Classification Matters: Improving Video Action Detection with Class-Specific Attention
Jinsung Lee, Taeoh Kim, Inwoong Lee, Minho Shim, Dongyoon Wee, Minsu Cho, Suha Kwak
TL;DR
This work reframes video action detection as a classification-centric problem by introducing class-specific attention through class queries that guide where the model should look for action cues. A 3D Deformable Transformer Encoder processes multi-scale spatio-temporal features, while a dual-decoder design with Localizing Decoder Layer and Classifying Decoder Layer enables simultaneous actor localization and class-specific classification, with class queries ensuring action-specific context is leveraged beyond actor regions. Training relies on Hungarian matching and a composite loss to align boxes, classes, and confidences, yielding state-of-the-art accuracy with greater efficiency across AVA, JHMDB-21, and UCF101-24. The approach provides interpretable, class-specific attention maps, facilitates robust classification, and demonstrates practical benefits in computational efficiency for long video tubes. Limitations include lack of explicit temporal information exchange in the decoder, pointing to future work on memory-efficient temporal modeling.
Abstract
Video action detection (VAD) aims to detect actors and classify their actions in a video. We figure that VAD suffers more from classification rather than localization of actors. Hence, we analyze how prevailing methods form features for classification and find that they prioritize actor regions, yet often overlooking the essential contextual information necessary for accurate classification.
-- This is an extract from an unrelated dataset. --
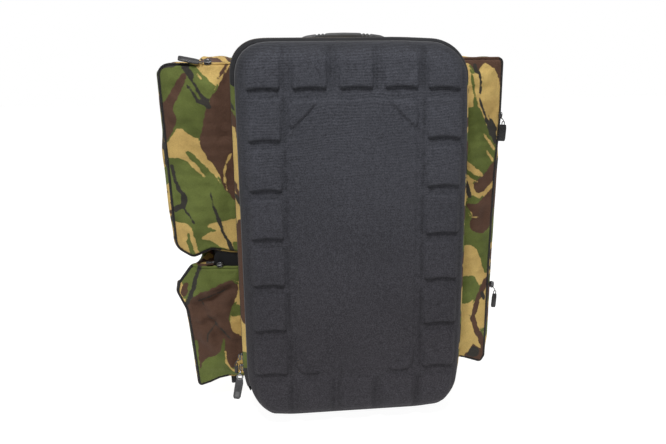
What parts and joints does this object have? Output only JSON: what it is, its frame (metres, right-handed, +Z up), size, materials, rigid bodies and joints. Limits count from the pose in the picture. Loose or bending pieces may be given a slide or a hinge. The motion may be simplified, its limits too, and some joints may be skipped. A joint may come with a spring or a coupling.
{
  "type": "tackle backpack",
  "caption": "Tall fabric tackle rucksack with a moulded drop-down front lid, zipped side pockets, a top grab handle and padded back straps.",
  "frame": {"origin": "on the ground under the middle of the bag's base", "axes": "+Z up, +X to the right seen from the front, -Y towards the front lid, +Y towards the wearer's back"},
  "size_m": [0.5559, 0.3188, 0.6185],
  "materials": {
    "camo_fabric": "woven woodland print, matt",
    "base_fabric": "coated black fabric, satin",
    "moulded_lid": "fine charcoal knit over moulded foam, matt",
    "binding_tape": "ribbed grosgrain tape, matt",
    "zip_chain": "black coil on woven tape",
    "slider_metal": "bright nickel",
    "rubber_pull": "dark grey, satin",
    "handle_rubber": "moulded, satin",
    "black_acetal": "fine satin grain",
    "frame_plastic": "smooth, matt",
    "air_mesh": "spacer mesh over foam, matt",
    "black_webbing": "ribbed webbing, low sheen"
  },
  "bodies": {
    "pack": {"body_shell": "camo_fabric", "base_tray": "base_fabric", "frame_sheet": "frame_plastic", "lid_hinge_strip": "base_fabric", "zip_chain_pack": "zip_chain", "handle_anchor_left": "black_acetal", "handle_anchor_right": "black_acetal", "pocket_left_upper_tub": "camo_fabric", "pocket_left_lower_tub": "camo_fabric", "pocket_right_tub": "camo_fabric", "pocket_left_upper_zip": "zip_chain", "pocket_left_lower_zip": "zip_chain", "pocket_right_zip": "zip_chain", "back_pad_left": "air_mesh", "back_pad_right": "air_mesh", "lumbar_pad": "air_mesh", "strap_yoke": "black_webbing", "strap_anchor_left": "black_webbing", "strap_anchor_right": "black_webbing"},
    "lid": {"lid_shell": "moulded_lid", "lid_binding": "binding_tape", "lid_gusset": "camo_fabric", "zip_chain_lid": "zip_chain"},
    "main_slider_low": {"main_slider_lower": "slider_metal"},
    "main_slider_high": {"main_slider_upper": "slider_metal"},
    "main_pull_low": {"main_puller_ring": "slider_metal", "main_puller_tab": "rubber_pull"},
    "main_pull_high": {"main_puller_upper": "rubber_pull"},
    "handle": {"handle_grip": "handle_rubber"},
    "door_left_upper": {"pocket_left_upper_door": "camo_fabric"},
    "door_left_lower": {"pocket_left_lower_door": "camo_fabric"},
    "door_right": {"pocket_right_door": "camo_fabric"},
    "slide_left_upper": {"slider_left_upper": "slider_metal"},
    "pull_left_upper": {"puller_left_upper": "rubber_pull"},
    "slide_left_lower": {"slider_left_lower": "slider_metal"},
    "pull_left_lower": {"puller_left_lower": "rubber_pull"},
    "slide_right_upper": {"slider_right_upper": "slider_metal"},
    "pull_right_upper": {"puller_right_upper": "rubber_pull"},
    "slide_right_lower": {"slider_right_lower": "slider_metal"},
    "pull_right_lower": {"puller_right_lower": "rubber_pull"},
    "strap_left": {"shoulder_pad_left": "air_mesh", "strap_root_left": "black_webbing", "ladder_lock_left": "black_acetal", "strap_webbing_left": "black_webbing"},
    "strap_right": {"shoulder_pad_right": "air_mesh", "strap_root_right": "black_webbing", "ladder_lock_right": "black_acetal", "strap_webbing_right": "black_webbing"},
    "belt_left": {"belt_wing_left": "air_mesh", "belt_webbing_left": "black_webbing", "belt_buckle_socket": "black_acetal"},
    "belt_right": {"belt_wing_right": "air_mesh", "belt_webbing_right": "black_webbing", "belt_buckle_plug": "black_acetal"}
  },
  "joints": [
    {"name": "lid_hinge", "type": "hinge", "parent": "pack", "child": "lid", "pos_m": [0, -0.12, 0.028], "axis": [1, 0, 0], "range_deg": [0, 90]},
    {"name": "main_slider_low_travel", "type": "slide", "parent": "pack", "child": "main_slider_low", "axis": [0, 0, 1], "range_m": [0, 0.12]},
    {"name": "main_slider_high_travel", "type": "slide", "parent": "main_slider_low", "child": "main_slider_high", "axis": [0, 0, 1], "range_m": [0, 0.28]},
    {"name": "main_pull_low_swing", "type": "hinge", "parent": "main_slider_low", "child": "main_pull_low", "pos_m": [-0.1865, -0.096, 0.07545], "axis": [-1, 0, 0], "range_deg": [0, 120]},
    {"name": "main_pull_high_swing", "type": "hinge", "parent": "main_slider_high", "child": "main_pull_high", "pos_m": [-0.1916, -0.089, 0.094], "axis": [-1, 0, 0], "range_deg": [0, 120]},
    {"name": "handle_swing", "type": "hinge", "parent": "pack", "child": "handle", "pos_m": [0, 0, 0.601], "axis": [1, 0, 0], "range_deg": [-80, 80]},
    {"name": "left_upper_door_hinge", "type": "hinge", "parent": "pack", "child": "door_left_upper", "pos_m": [-0.206, -0.043, 0.42], "axis": [0, 0, 1], "range_deg": [0, 90]},
    {"name": "left_lower_door_hinge", "type": "hinge", "parent": "pack", "child": "door_left_lower", "pos_m": [-0.206, -0.043, 0.15], "axis": [0, 0, 1], "range_deg": [0, 90]},
    {"name": "right_door_hinge", "type": "hinge", "parent": "pack", "child": "door_right", "pos_m": [0.2, -0.043, 0.3], "axis": [0, 0, -1], "range_deg": [0, 90]},
    {"name": "left_upper_slider_travel", "type": "slide", "parent": "pack", "child": "slide_left_upper", "axis": [1, 0, 0], "range_m": [-0.035, 0.008]},
    {"name": "left_upper_pull_swing", "type": "hinge", "parent": "slide_left_upper", "child": "pull_left_upper", "pos_m": [-0.225, -0.04, 0.5811], "axis": [0, 1, 0], "range_deg": [0, 120]},
    {"name": "left_lower_slider_travel", "type": "slide", "parent": "pack", "child": "slide_left_lower", "axis": [1, 0, 0], "range_m": [-0.03, 0]},
    {"name": "left_lower_pull_swing", "type": "hinge", "parent": "slide_left_lower", "child": "pull_left_lower", "pos_m": [-0.223, -0.04, 0.2536], "axis": [0, 1, 0], "range_deg": [0, 120]},
    {"name": "right_upper_slider_travel", "type": "slide", "parent": "pack", "child": "slide_right_upper", "axis": [0, 0, 1], "range_m": [-0.12, 0.05]},
    {"name": "right_upper_pull_swing", "type": "hinge", "parent": "slide_right_upper", "child": "pull_right_upper", "pos_m": [0.2545, -0.05, 0.476], "axis": [-1, 0, 0], "range_deg": [0, 120]},
    {"name": "right_lower_slider_travel", "type": "slide", "parent": "pack", "child": "slide_right_lower", "axis": [0, 0, 1], "range_m": [-0.1, 0.1]},
    {"name": "right_lower_pull_swing", "type": "hinge", "parent": "slide_right_lower", "child": "pull_right_lower", "pos_m": [0.2545, -0.05, 0.184], "axis": [-1, 0, 0], "range_deg": [0, 120]},
    {"name": "strap_left_swing", "type": "hinge", "parent": "pack", "child": "strap_left", "pos_m": [-0.062, 0.104, 0.54], "axis": [0.1595, 0, 0.9872], "range_deg": [-20, 20]},
    {"name": "strap_right_swing", "type": "hinge", "parent": "pack", "child": "strap_right", "pos_m": [0.062, 0.104, 0.54], "axis": [-0.1595, 0, 0.9872], "range_deg": [-20, 20]},
    {"name": "belt_left_swing", "type": "hinge", "parent": "pack", "child": "belt_left", "pos_m": [-0.093, 0.102, 0.08], "axis": [0, 0, -1], "range_deg": [-15, 50]},
    {"name": "belt_right_swing", "type": "hinge", "parent": "pack", "child": "belt_right", "pos_m": [0.093, 0.102, 0.08], "axis": [0, 0, 1], "range_deg": [-15, 50]}
  ]
}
Accordingly, we propose to reduce the bias toward actor and encourage paying attention to the context that is relevant to each action class. By assigning a class-dedicated query to each action class, our model can dynamically determine where to focus for effective classification. The proposed model demonstrates superior performance on three challenging benchmarks with significantly fewer parameters and less computation.